Dans le milieu artistique et médiatique, la blague de Meurice clive. Il a le soutien total de Fabrice Lucchini, qu’il ne connait pas personnellement. Mais Hyppolite Girardot et Clara Dupont-Monod – qui se sentiraient « mal à l’aise en sa présence », refusent de participer à son émission. Tout récemment, l’humoriste Guillaume le Schlag, pour marquer son soutien, démissionne en plein direct pendant l’émission. Bruno Gaccio explique, en accord avec Meurice, que « l’humour, la blague, ça pique toujours un peu. C’est pour ça que c’est bon.» Daniel Schneiderman dénonce « l’amalgame abusif entre une blague sur le “ suprémaciste Netanyahou et une attaque contre le peuple juif ”. »
Le 22 avril 2024, le parquet de Nanterre annonce que les plaintes sont classées sans suite, les infractions visées n’étant pas caractérisées. Le parquet s’est peut-être souvenu de l’arrêt fondateur de la Cour européenne des droits de l’Homme de 1976 (cité par Meurice) : « La liberté d’expression vaut non seulement pour les informations ou idées accueillies avec ferveur ou considérées comme inoffensives, mais aussi pour celles qui heurtent, choquent ou inquièrent l’État ou une fraction quelconque de la population. Ainsi le veulent le pluralisme, la tolérance ou l’esprit d’ouverture, sans lesquels il n’y a pas de société démocratique. »
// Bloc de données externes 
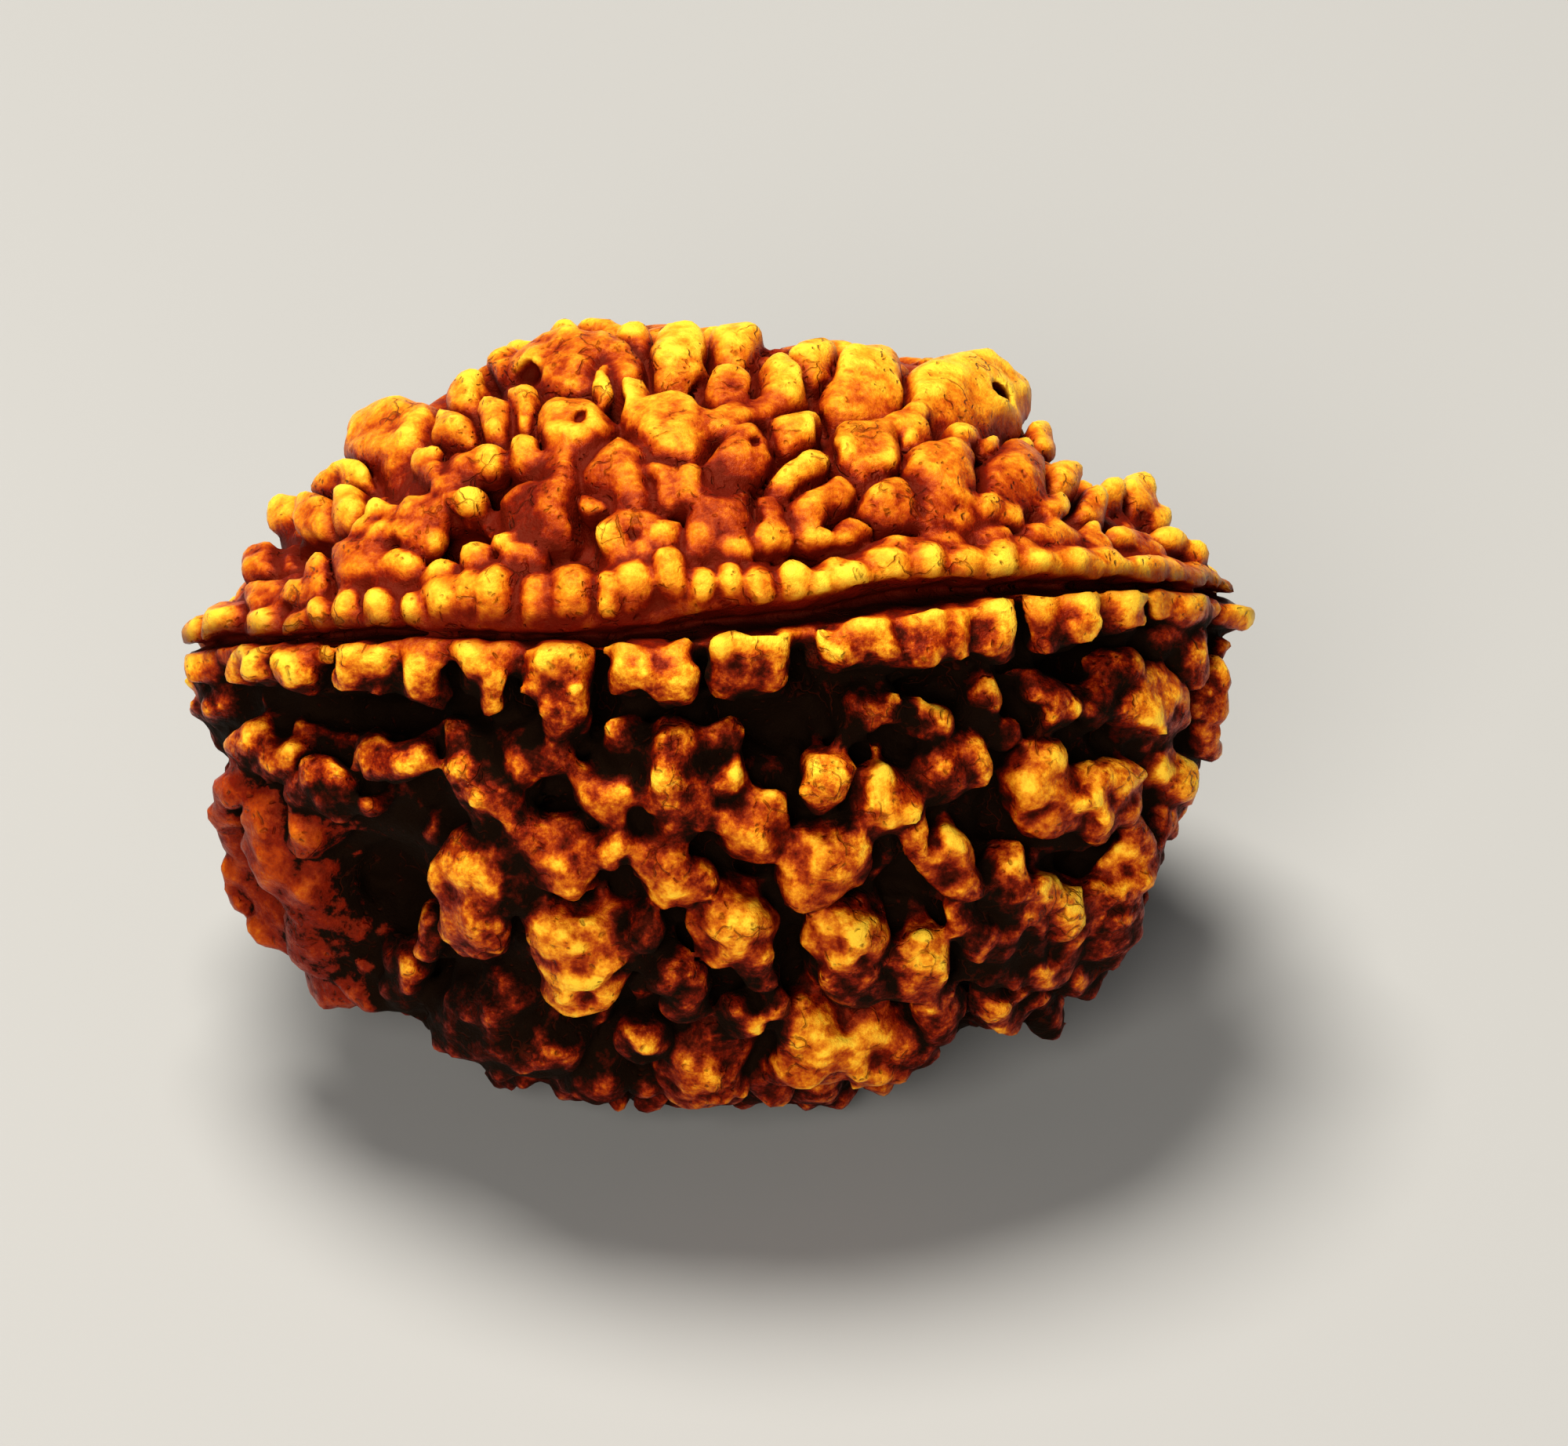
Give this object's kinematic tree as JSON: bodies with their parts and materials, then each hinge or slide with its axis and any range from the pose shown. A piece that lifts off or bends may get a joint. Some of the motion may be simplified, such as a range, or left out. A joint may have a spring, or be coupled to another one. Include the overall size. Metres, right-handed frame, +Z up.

Le 22 mai, la direction des Radio France convoque une commission de discipline pour le 30 mai pour étudier un éventuel licenciement de Guillaume Meurice, sous la forme d’une rupture anticipée pour faute grave. Le 23 mai, Meurice reçoit le soutien des syndicats de Radio France.
PS : il ne peut pas s'empêcher de se démystifier, de se déboulonner, de blaguer, quoi. Nathalie lui fait signer l'ouvrage dont il vient d'être question. Il dédicace : “ Pour Bernard, Nathalie, Raphaëlle ”. Il dit : “ Il y a trop de Français dans cette dédicace. ” Il faut dire que 99,5% des spectateurs gersois qui venaient de l'applaudir étaient tous bien blancs. Alors il ajoute “ Ahmed, Rébecca !, Rigolade, Akbar ! Bisous ”.